Stated task | Tally every line of the material that includes "axes", then give the tally and nothing else.

Structured object records:
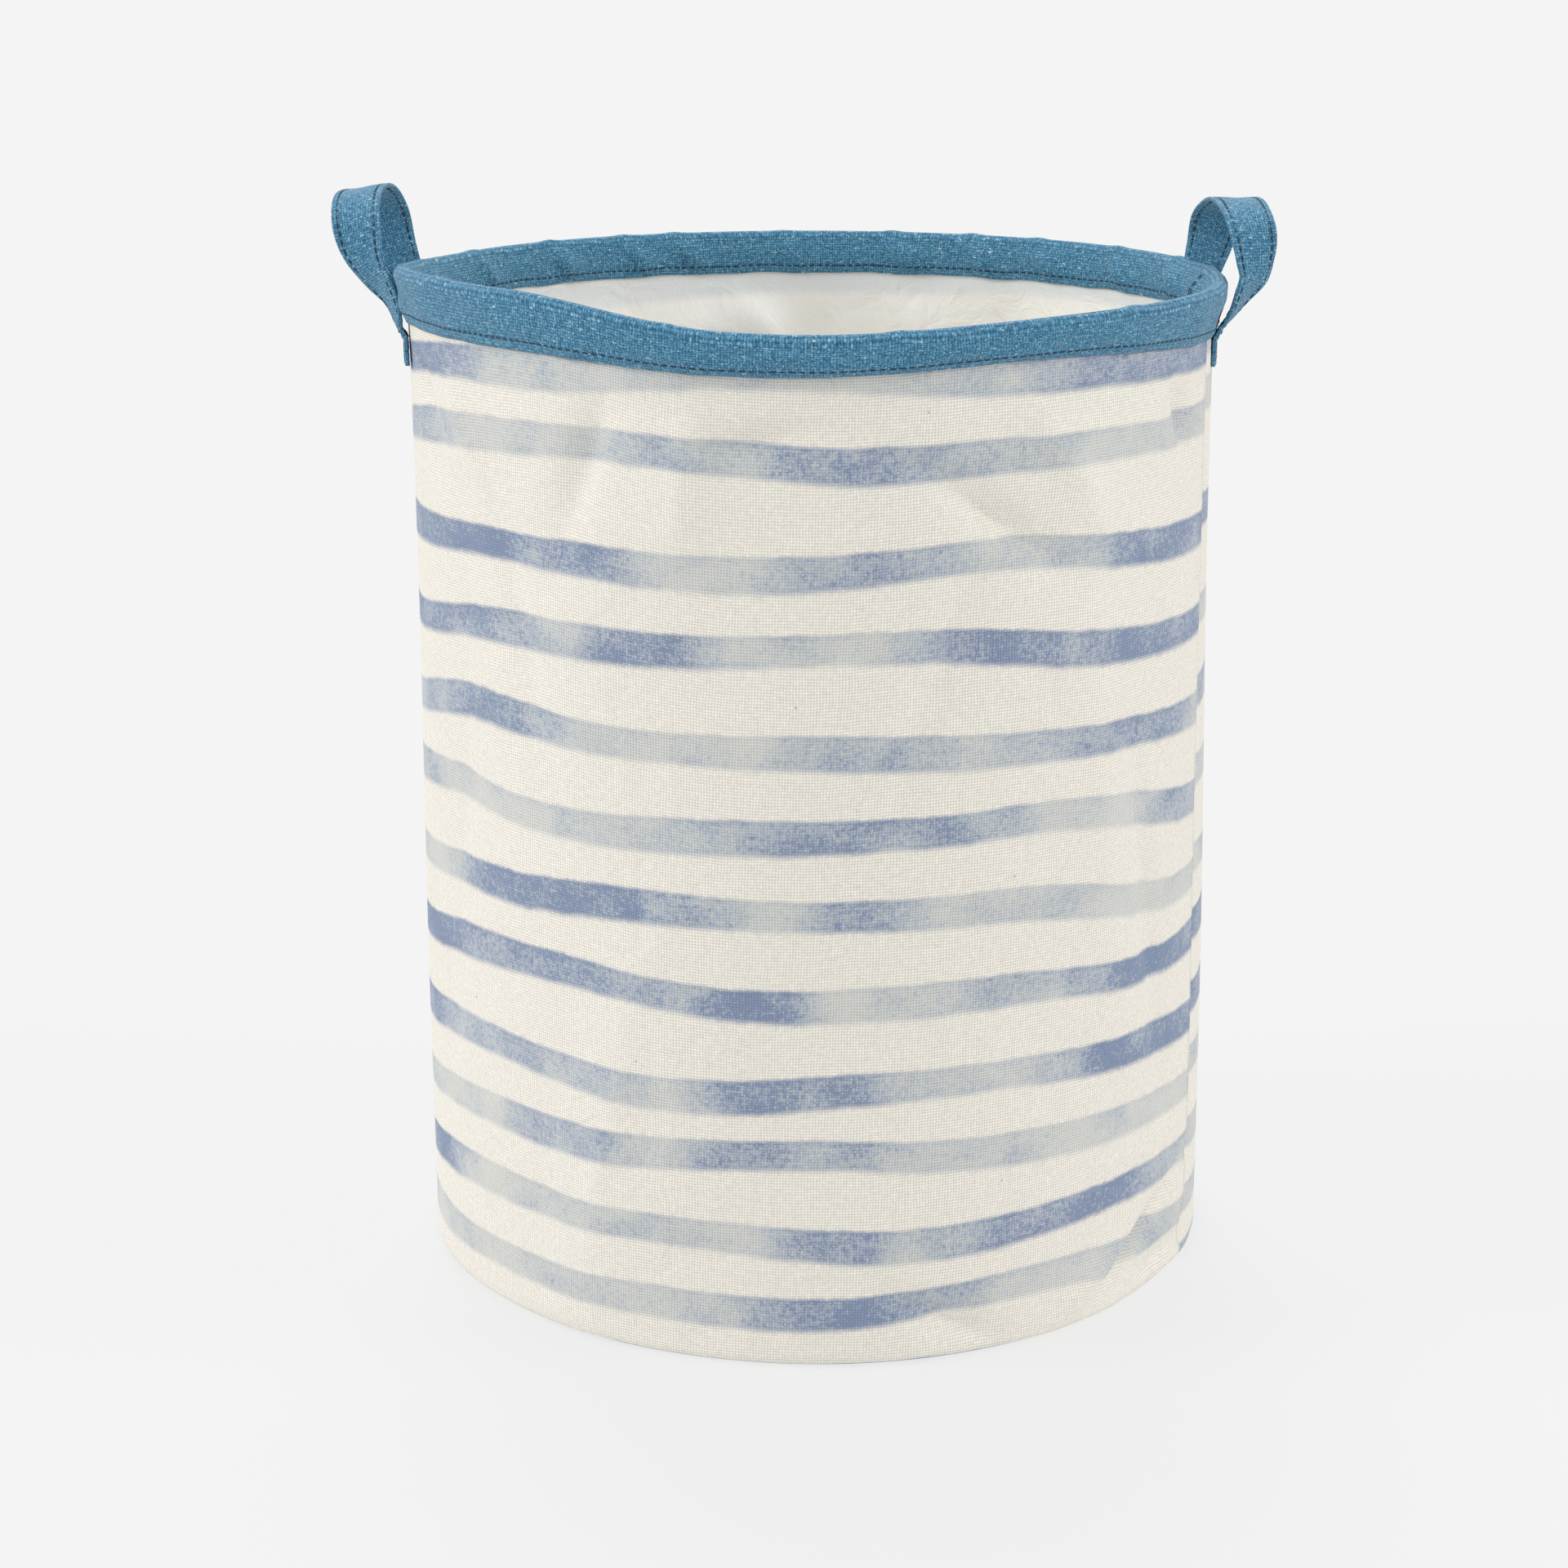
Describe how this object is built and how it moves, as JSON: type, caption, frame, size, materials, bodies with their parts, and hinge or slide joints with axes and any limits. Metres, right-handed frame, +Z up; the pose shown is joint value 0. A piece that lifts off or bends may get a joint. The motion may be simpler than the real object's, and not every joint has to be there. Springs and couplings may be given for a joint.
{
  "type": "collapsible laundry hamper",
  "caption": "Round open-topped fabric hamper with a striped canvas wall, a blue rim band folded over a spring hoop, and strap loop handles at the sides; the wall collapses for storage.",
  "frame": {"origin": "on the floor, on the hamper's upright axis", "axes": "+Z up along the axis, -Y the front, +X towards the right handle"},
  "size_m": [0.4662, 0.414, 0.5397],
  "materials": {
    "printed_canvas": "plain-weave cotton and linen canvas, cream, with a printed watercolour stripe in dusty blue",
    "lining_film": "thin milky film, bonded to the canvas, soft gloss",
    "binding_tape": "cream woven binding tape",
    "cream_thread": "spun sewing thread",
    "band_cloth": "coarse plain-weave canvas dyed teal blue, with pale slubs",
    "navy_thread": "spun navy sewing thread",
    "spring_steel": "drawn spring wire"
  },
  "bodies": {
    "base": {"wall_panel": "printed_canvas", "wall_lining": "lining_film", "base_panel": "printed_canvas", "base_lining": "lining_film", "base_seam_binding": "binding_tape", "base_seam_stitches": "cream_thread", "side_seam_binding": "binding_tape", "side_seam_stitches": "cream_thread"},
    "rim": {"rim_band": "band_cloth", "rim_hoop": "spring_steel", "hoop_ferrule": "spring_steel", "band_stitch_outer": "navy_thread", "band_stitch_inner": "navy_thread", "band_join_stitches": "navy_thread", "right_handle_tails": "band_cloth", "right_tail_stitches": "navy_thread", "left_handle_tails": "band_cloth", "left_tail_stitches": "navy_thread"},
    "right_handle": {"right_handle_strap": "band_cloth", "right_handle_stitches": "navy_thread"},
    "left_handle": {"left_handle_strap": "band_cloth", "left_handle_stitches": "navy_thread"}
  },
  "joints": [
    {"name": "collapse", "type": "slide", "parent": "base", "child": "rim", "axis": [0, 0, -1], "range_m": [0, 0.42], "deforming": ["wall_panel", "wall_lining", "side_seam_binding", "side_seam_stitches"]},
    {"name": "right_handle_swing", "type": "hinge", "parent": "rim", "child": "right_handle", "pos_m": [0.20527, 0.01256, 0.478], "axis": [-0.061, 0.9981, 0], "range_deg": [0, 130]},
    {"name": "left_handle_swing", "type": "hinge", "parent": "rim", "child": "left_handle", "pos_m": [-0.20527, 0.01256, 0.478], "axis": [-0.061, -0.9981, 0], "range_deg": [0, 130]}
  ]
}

--

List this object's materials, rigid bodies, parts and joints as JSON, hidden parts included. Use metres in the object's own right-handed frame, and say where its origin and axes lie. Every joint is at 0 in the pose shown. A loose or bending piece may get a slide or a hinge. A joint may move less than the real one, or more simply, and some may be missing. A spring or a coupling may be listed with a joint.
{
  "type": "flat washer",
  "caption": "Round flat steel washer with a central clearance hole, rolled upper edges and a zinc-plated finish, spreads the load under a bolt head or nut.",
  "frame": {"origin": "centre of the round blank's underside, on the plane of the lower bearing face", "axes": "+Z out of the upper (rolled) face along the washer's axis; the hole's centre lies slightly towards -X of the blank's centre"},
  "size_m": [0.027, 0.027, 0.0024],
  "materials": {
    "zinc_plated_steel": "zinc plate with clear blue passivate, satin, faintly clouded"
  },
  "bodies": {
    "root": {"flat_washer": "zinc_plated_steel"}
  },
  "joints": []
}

--

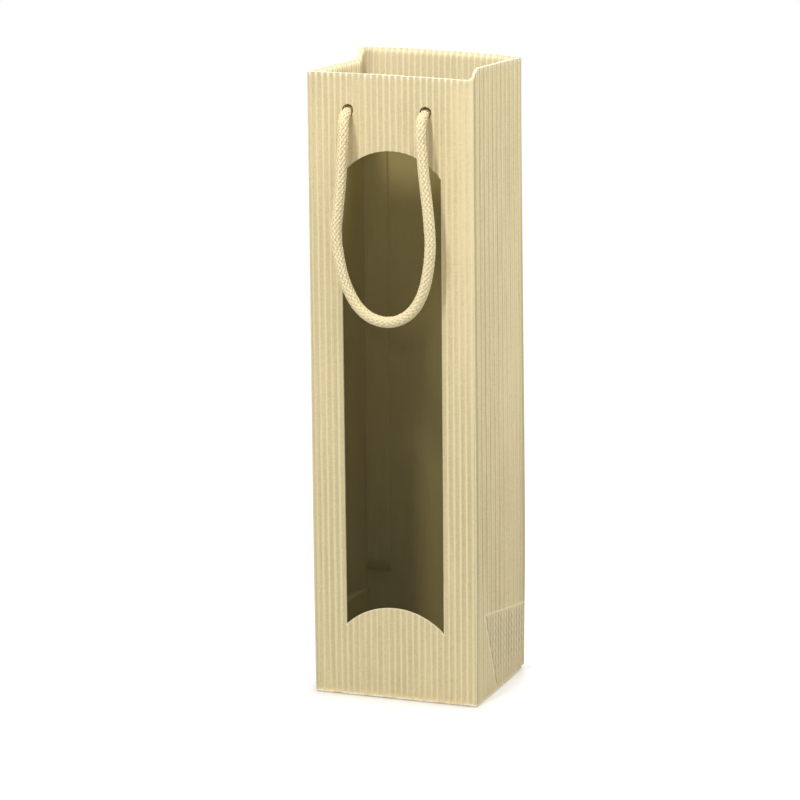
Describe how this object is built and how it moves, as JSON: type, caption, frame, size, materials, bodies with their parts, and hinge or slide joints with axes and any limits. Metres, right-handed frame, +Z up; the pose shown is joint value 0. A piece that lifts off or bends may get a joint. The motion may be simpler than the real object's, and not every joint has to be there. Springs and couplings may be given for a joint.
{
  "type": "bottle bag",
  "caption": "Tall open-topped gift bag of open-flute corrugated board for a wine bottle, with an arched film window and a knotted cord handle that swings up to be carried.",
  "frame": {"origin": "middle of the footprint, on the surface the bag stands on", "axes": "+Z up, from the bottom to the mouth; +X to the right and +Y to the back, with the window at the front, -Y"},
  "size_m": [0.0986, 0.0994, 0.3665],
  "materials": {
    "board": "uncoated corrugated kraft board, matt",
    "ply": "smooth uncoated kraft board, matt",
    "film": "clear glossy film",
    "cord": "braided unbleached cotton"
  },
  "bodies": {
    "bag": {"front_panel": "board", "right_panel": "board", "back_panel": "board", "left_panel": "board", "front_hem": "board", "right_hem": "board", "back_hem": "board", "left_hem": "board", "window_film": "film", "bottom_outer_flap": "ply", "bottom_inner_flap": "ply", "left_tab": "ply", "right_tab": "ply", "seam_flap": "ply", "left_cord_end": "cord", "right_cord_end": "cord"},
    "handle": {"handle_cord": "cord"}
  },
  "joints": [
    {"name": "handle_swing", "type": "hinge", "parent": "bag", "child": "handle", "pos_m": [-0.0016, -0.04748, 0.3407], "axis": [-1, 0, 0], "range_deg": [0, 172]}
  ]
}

Final answer | 6